Israeli intelligence officials investigate Gazans applying to enter Israel to ensure they are not militants and to check whether medical certificates are genuine, but tend to rely on the Palestinian committee to confirm that the patient is actually sick.

The head of the Palestinian committee, Bassam Badri, denied members accept bribes. Omar Masri of the Palestinian Health Ministry in the West Bank said the issue was “too stupid for a response.”

But Palestinians who have successfully used bogus transfers said some health officials accept payments, anything from $100 to $500. They spoke on condition of anonymity because of the illicit system.

Others pay bribes to get out through the Rafah border crossing into Egypt, said a senior Hamas official, who spoke on condition of anonymity because he did not want to alienate Egyptian authorities.

Payments range from $400 to $5,000, according to Rafah residents familiar with the system, known among Gazans as “Egyptian coordination.”

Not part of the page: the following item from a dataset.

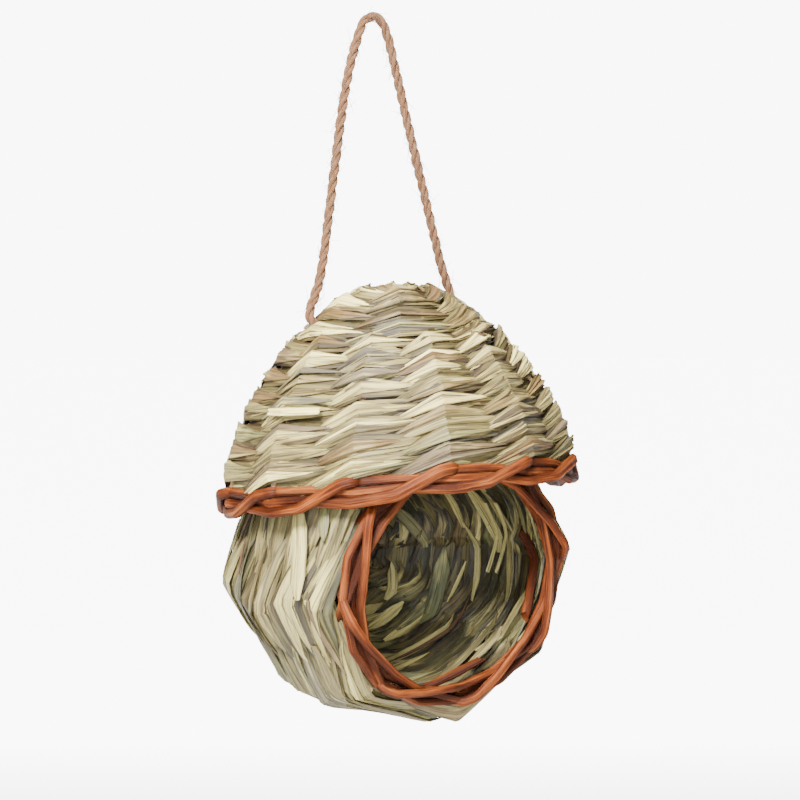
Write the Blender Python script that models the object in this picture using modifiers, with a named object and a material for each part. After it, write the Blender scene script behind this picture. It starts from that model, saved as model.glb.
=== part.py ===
"""A hanging nest house for small birds, woven by hand from grass, willow and twine.

A domed roof of twined grass sits on a basket of the same grass.  The basket lies on
its side, closed at the back, with a round mouth at the front.  Willow rods plaited
round make the roof's border and the mouth's border, and a loop of jute twine, knotted
inside the roof, carries it all.

Metres, +Z up, the mouth faces -Y.  The origin is the top of the twine loop, on the
twine's centre line, where a hook carries the house.
"""

import math

import bpy
import numpy as np
from mathutils import Vector

# The middle of the roof's rim, seen from the hook.
RIM_CENTRE = Vector((0.004, -0.009, -0.150))

# Pieces that touch keep this clearance.
GAP = 0.0003

# Points of each wall's meridian, and of each span of the twine's curve, before they
# are read at the places that a piece needs.
MERIDIAN_POINTS = 240
SPAN_POINTS = 24

# Weave: flat grass bands pass outside and inside the stakes by turns.
STAKE_RADIUS = 0.0011
STAKE_END = 0.62  # stakes run in under the crown to this share of its radius
STAKE_POINTS = 8
BAND_THICKNESS = 0.0020
BAND_REACH = 0.0017  # half the flat stretch of a band over a stake
BAND_OFFSET = STAKE_RADIUS + BAND_THICKNESS / 2 + 3 * GAP
WALL_HALF = BAND_OFFSET + BAND_THICKNESS / 2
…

An Egyptian security official at the border denied Egyptian officers take bribes to allow crossings. He said that three months ago, two Palestinian officials posted on the Egyptian side were removed on suspicion of taking bribes. The official spoke on condition of anonymity because he was not authorized to talk to the press.

Depending on the sum, the middleman’s talents and luck, bribe-paying Gazans can sometimes leave immediately through the crossing, with Egyptian officials stamping them through, even when it’s closed, Rafah residents said. Otherwise, bribe-payers wait for one of the official border openings by Egypt, usually lasting for around three days every month or two.

About 2,000 Gazans get through each time the border opens. Only half are on the official list and the rest are handled directly by the Egyptian authorities, said Ehab Ghussein, the Interior Ministry spokesman in Gaza.

Thousands more have applied to leave but don’t make the list, he said.

Numerous tunnels run under the Gaza-Egypt borders in a thriving smuggling trade bringing goods into the territory. But few Gazans use them to sneak into Egypt, because once on the other side they would have no official status and be more vulnerable to Egyptian police.

But even paying bribes isn’t a guaranteed exit strategy.

Hazem Riyashi, 27, says he paid a middleman $1,000 in July to cross through Egypt, hoping to reach the Gulf emirate of Dubai, where his family lives. But the middleman disappeared and has not returned his calls. Riyashi hasn’t given up, and is looking for someone else to pay off.

“I think everybody should leave Gaza,” he said. “Even the air smells cleaner abroad.”